Data Platform/Data Lake/Traffic/Caching
This dataset is a restricted public snapshot of the wmf.webrequest
table intended for caching research.
The most recent release is composed of caching data for:
- upload (image) web requests from one CDN cache server of upload.wikimedia.org, Wikimedia Commons, and
- text (HTML pageview) web requests from one CDN cache server of Wikipedia.
Data Updates & Format
The data is updated manually upon request.
The current release of this data, released in November 2019, is available at https://analytics.wikimedia.org/published/datasets/caching/2019/. It was released as a set of gzip
-compressed tsv
files. It includes a total of 42 compressed files, 21 upload data files and 21 text data files. The request for the most recent release of this data can be found at phab:T225538.
Upload Data
Each upload data file, denoted cache-u
, contains exactly 24 hours of consecutive data. These files are each roughly 1.5GB in size and hold roughly 4GB of decompressed data each.
Each decompressed upload data file has the following columns:
Column Name | Data Type | Notes |
---|---|---|
relative_unix | int | Seconds since start timestamp of dataset |
hashed_path_query | bigint | Salted hash of path and query of request |
image_type | string | Image type from Content-Type header of response |
response_size | int | Response size in bytes |
time_firstbyte | double | Seconds to first byte |
Text Data
Each text data file, denoted cache-t
, contains exactly 24 hours of consecutive data. These files are each roughly 100MB in size and hold roughly 300MB of decompressed data each.
Each decompressed upload data file has the following columns:
Column Name | Data Type | Notes |
---|---|---|
relative_unix | int | Seconds since start timestamp of dataset |
hashed_host_path_query | bigint | Salted hash of host, path, and query of request |
response_size | int | Response size in bytes |
time_firstbyte | double | Seconds to first byte |
Privacy
Since this data has many privacy concerns, this public release applies several changes to make the data reveal less while providing value for a public audience.
Relative timestamps
This data employs a unique timing paradigm. The relative_unix
field is equal to the seconds that have elapsed between the timestamp at which the web request occurred and a fixed randomly-selected start timestamp. This standard makes it significantly more difficult for bad actors to map this data to other publicly-released WMF data sets while maintaining the utility of timestamps for caching research as a means to determine the frequencies of these web requests.

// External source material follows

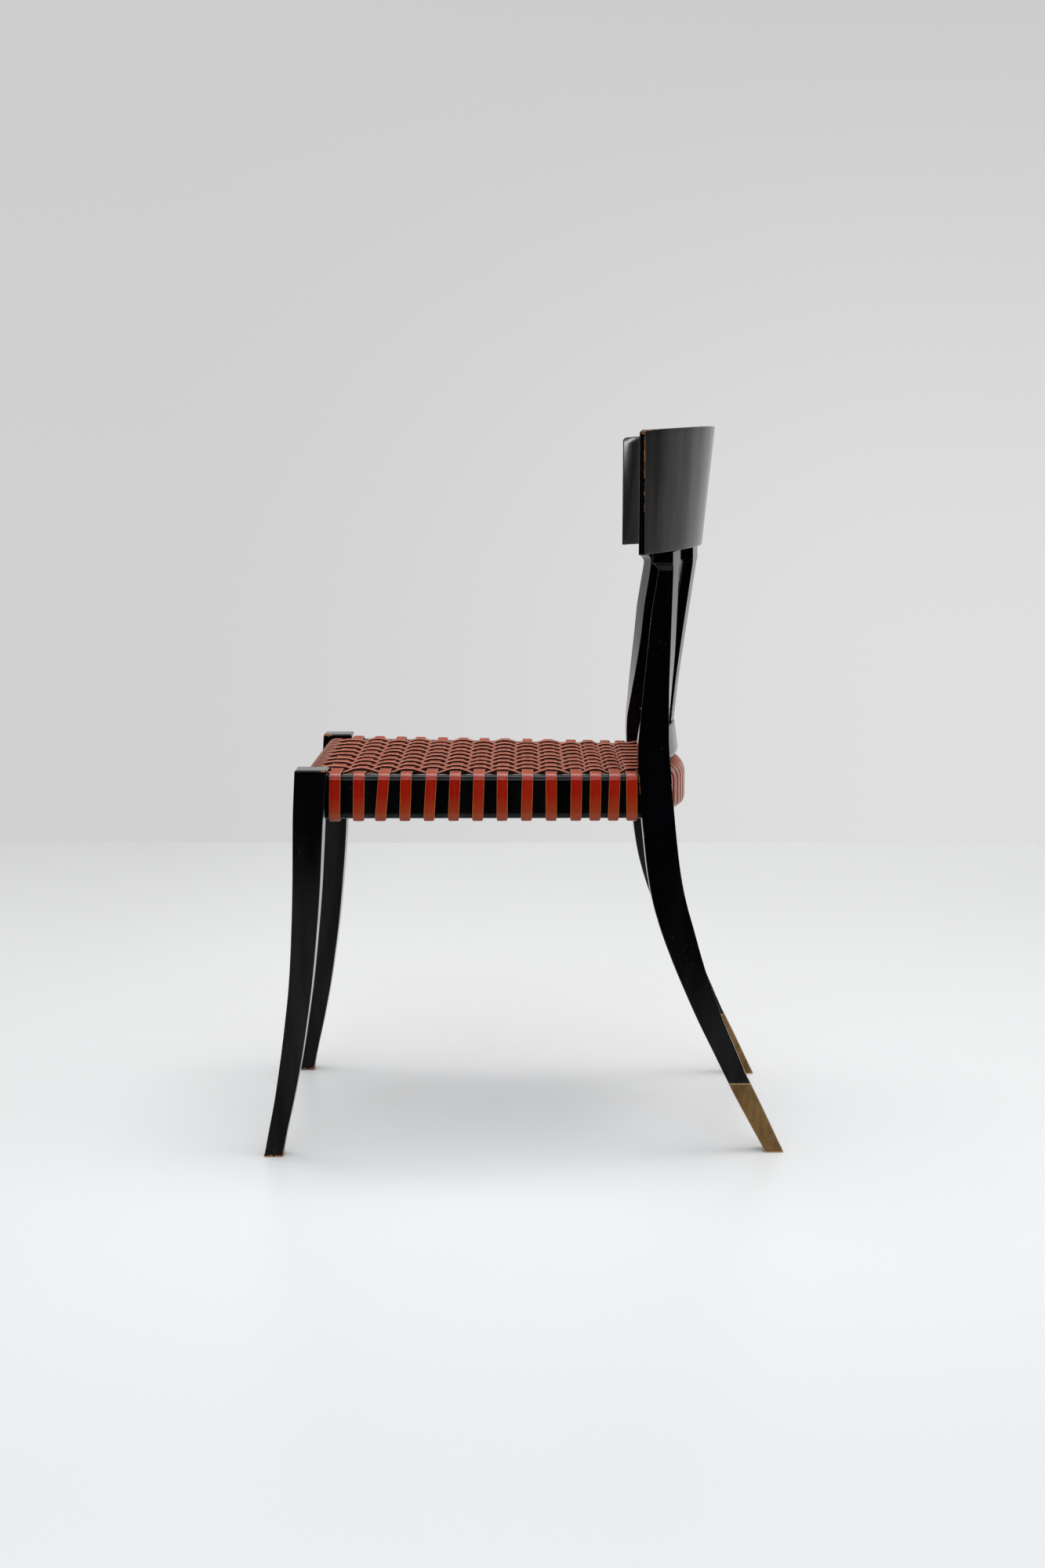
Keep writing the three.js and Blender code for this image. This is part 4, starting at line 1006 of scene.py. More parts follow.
def long_strap(number, rng):
    width, thickness = strap_size()
    places = cross_places(width)
    margin = width / 2 + CROSSING_MARGIN
    first, last = places[0] - margin, places[-1] + margin
    width *= 1 + rng.uniform(-WIDTH_SPREAD_SHARE, WIDTH_SPREAD_SHARE)
    front_lean, rear_lean = rng.uniform(-LEAN_SPREAD, LEAN_SPREAD), rng.uniform(-LEAN_SPREAD, LEAN_SPREAD)
    phases = [rng.uniform(*RISE_SPREAD_SHARES) * (-1 if (i + number) % 2 == 0 else 1)
              for i in range(len(places))]
    drift = rng.uniform(-DRIFT_SPREAD, DRIFT_SPREAD)
    sway = rng.uniform(-SWAY_SPREAD, SWAY_SPREAD)

    def across(x):
        along = (x - places[0]) / (places[-1] - places[0])
        strays = drift * math.sin(math.pi * along) + sway * math.sin(TURN * along) / 3
        return FANS[number] * fan_half(x, places) + strays

    level = RAIL_TOP + FIT_GAP + thickness / 2
    front_y, rear_y = across(FRONT_RAIL_INNER), across(last)
    front_flat = FRONT_RAIL_INNER - FRONT_RAIL_INNER_ROUND
    rear_flat = back_rail_face(rear_y) - BACK_RAIL_THICKNESS + BACK_RAIL_INNER_ROUND

    def height_at(x):
        woven = WEAVE_MIDDLE + LONG_WEAVE_RISE * wave_at(x, places, phases)
        if x < first:
            return lerp(level, woven, smooth_step((x - front_flat) / (first - front_flat)))
        if x > last:
            return lerp(woven - rail_fall(last), level, smooth_step((x - last) / (rear_flat - last)))
        return woven - rail_fall(x)

    front_lap = lap_path(RAIL_TOP_ROUND, SEAT_RAIL_THICKNESS, FRONT_RAIL_INNER_ROUND, thickness)
    rear_lap = lap_path(BACK_RAIL_TOP_ROUND, BACK_RAIL_THICKNESS, BACK_RAIL_INNER_ROUND, thickness)[::-1]
    middle = spaced(front_flat, rear_flat, WEAVE_STEP)[1:-1]
    edges = []
    for offset in (-width / 2, width / 2):
        points = []
        for p in front_lap:
            y = front_y + offset * p.drawn + front_lean * p.down
            points.append(Vector((FRONT_RAIL_FACE + p.inward, y, p.height)))
        points += [Vector((x, across(min(x, last)) + offset, height_at(x))) for x in middle]
        face = back_rail_face(rear_y + offset)
        for p in rear_lap:
            y = rear_y + offset * p.drawn + rear_lean * p.down
            points.append(Vector((face - p.inward, y, p.height)))
        edges.append(points)
    seat = [p.up for p in front_lap] + [1] * len(middle) + [p.up for p in rear_lap]
    strap(f"strap_along_{number + 1:02d}", f"long_strap_{number + 1:02d}", edges, seat, thickness,
          rng.uniform(-1, 1))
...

Hashed host, path, and query
We securely hash the host, path, and query fields of the web requests with a salt to effectively anonymize the content. This both makes it more difficult to map this data between data sets and minimizes the general privacy concerns related to the combination of content, timestamps, and content sizes.
Risk Assessment
Initial Risk: Medium
Mitigations: Obfuscation, Hashing
Residual Risk: Low
The Wikimedia Foundation has developed a process for reviewing datasets prior to release in order to determine a privacy risk level, appropriate mitigations, and a residual risk level. WMF takes privacy very seriously, and seeks to be as transparent as possible while still respecting the privacy of our readers and editors.
Our Privacy Risk Review process first documents the anticipated benefits of releasing a dataset. Because we feel transparency is so crucial to free information, generally WMF takes a release-by-default approach - that is, release unless there is a compelling reason not to. Often, however, there are additional reasons for releasing a particular dataset, such as supporting research. We want to capture those reasons and account for them.

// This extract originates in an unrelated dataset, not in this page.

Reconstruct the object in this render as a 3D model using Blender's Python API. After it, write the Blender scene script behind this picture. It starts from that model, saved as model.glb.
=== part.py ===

Second, WMF identifies populations that might possibly be impacted by the release of a dataset. We also specifically identify potential impacts to particularly vulnerable populations, such as political dissidents, ethnic minorities, religious minorities, etc.
Next, we catalog potential threat actors, such as organized crime, data aggregators, or other malicious actors that might potentially seek to violate a user’s privacy. We work to identify the potential motivations of these actors and populations they may target.
Finally, we analyze the Opportunity, Ease, and Probability of action by a threat actor against a potential target, along with the Magnitude of privacy harm to arrive at an initial risk score. Once we have identified our initial risks, we develop a mitigation strategy to minimize the risks we can, resulting in a residual (or post-mitigation) risk level.
WMF does not publicly publish this information because we do not want to motivate threat actors, or give them additional ideas for potential abuse of data. Unlike publishing a security vulnerability for code that could be patched, a publicly released dataset cannot be “patched” - it has already been made public.
Any dataset that contains this notice has been reviewed using this process.
Previous Releases
2016
Release: analytics.wikimedia.org
Request: T128132
Description: A more detailed, but more privacy-conscious iteration of the 2007 release between July 1st, 2016 and July 10th, 2016
Fields: hashed host and path
, uri query
, content type
, response size
, time to first byte
, X-Cache
2008
Release: wikibench.eu
Description: A trace of 10% of all user requests issued to Wikipedia in all languages between September 19th, 2007 and January 2nd, 2008
Fields: request count
, unix timestamp
, request url
, database update flag